Tuesday, December 27, 2011

27: How Many Crayons?

    Suppose your child is filling in the pictures in a coloring book,
following the commonsense rule that any two areas touching each other
must be different colors.  How many different colors do you need?  Of
course you can use more colors than needed, but the question we are
interested in is the minimum number of colors that will be required.
Also, we are considering regions 'touching' only if they share a
nonzero portion of their border: areas touching at a single point do
not count.  Otherwise, by drawing something like a pizza with lots of
slices that touch in the center, you could make figures requiring any
arbitrary number of colors.  This problem was first formulated by a
mapmaker in 1852, trying to color a map of the counties of England.
And here is the answer:  Four.  Yes, *any* planar figure separated
into regions can be filled in using no more than four colors.  This is
known as the "Four-Color Theorem".  If only all answers in mathematics
could be this simple.
    Basically, the theorem says that you can't draw a map in which
five contiguous countries all share borders with each other, which
would require five colors to fill in.  If you grab a pencil and start
drawing shapes on paper, you will quickly come to believe the truth of
this theorem.  Pause the podcast and try it!  Drawing two shapes that
touch, and thus require two colors, is easy, and adding a third that
touches them both is also simple.  Then, when you add a fourth, you
will find that at least one of your original regions is completely
surrounded.  There is no way to make a fifth that touches the
original four, and you are hosed.
    Because the truth of the theorem seems obvious once you play with
some pictures, it is tempting to create not-quite-valid "proofs" of
the theorem.  In the late 1800's, two different mathematicians
published proofs of the Four-Color Theorem, and each was thought to be
valid-- until, 11 years later, both were debunked.  The less stringent
"Five Color Theorem", which says that five colors will be sufficient,
was proven in 1890 by Percy Heawood, a British mathematician who
devoted his career to studying this theorem. 
    The four color version was finally proven in 1976, by Kenneth
Appel and Wolfgang Haken at the University of Wisconsin.  The proof was
actually very controversial, because it was partially done by
computer:  a program that ran for hundreds of hours analyzed 1,476
possible configurations as an important part of the proof.  So, was it
really proven?  It's tempting to be skeptical, since all of us who
have used Microsoft software know how easy it is to mess up when
writing a computer program.  No mathematician has actually verified
what was done, step by step.  But I would tend to say yes, this proof
probably is valid:  after all, it's not necessarily much harder to
find an error in a computer program than by hand tracing the
multi-hundred-page proofs of many other major modern theorems.  

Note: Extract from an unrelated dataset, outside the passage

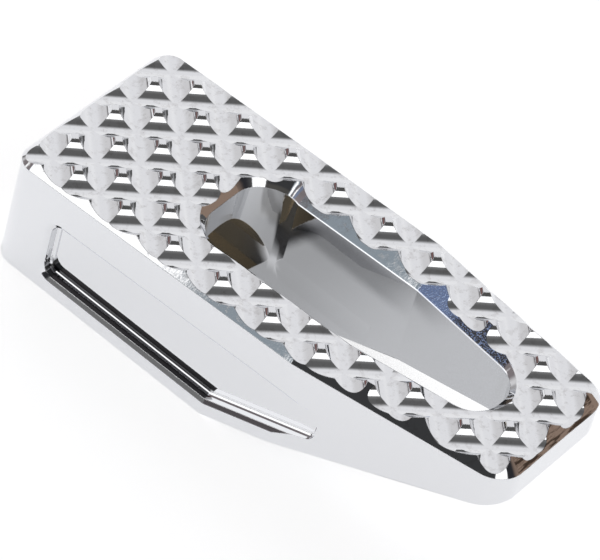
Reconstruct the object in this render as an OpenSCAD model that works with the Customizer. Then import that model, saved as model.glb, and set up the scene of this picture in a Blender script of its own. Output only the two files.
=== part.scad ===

    As an interesting footnote, after all this effort, it
turns out that the theorem doesn't really have much practical
application in real-life cartography!  One issue is that regions on a
map are not always contiguous, so violate a basic assumption of the
theorem.  A simple example is lakes and rivers: typically all bodies
of water are blue, but they are not all connected to each other.  So
four countries that mutually touch and all contain lakes will actually
require five colors.  Another simpler reason is that mapmakers tend to
want to create visually pleasing images, and modern printing
techniques allow millions of possible colors, so why would they need
to minimize them?  Sometimes what is interesting to a mathematician
just seems silly to an artist.  And vice versa.
    And this has been your math mutation for today.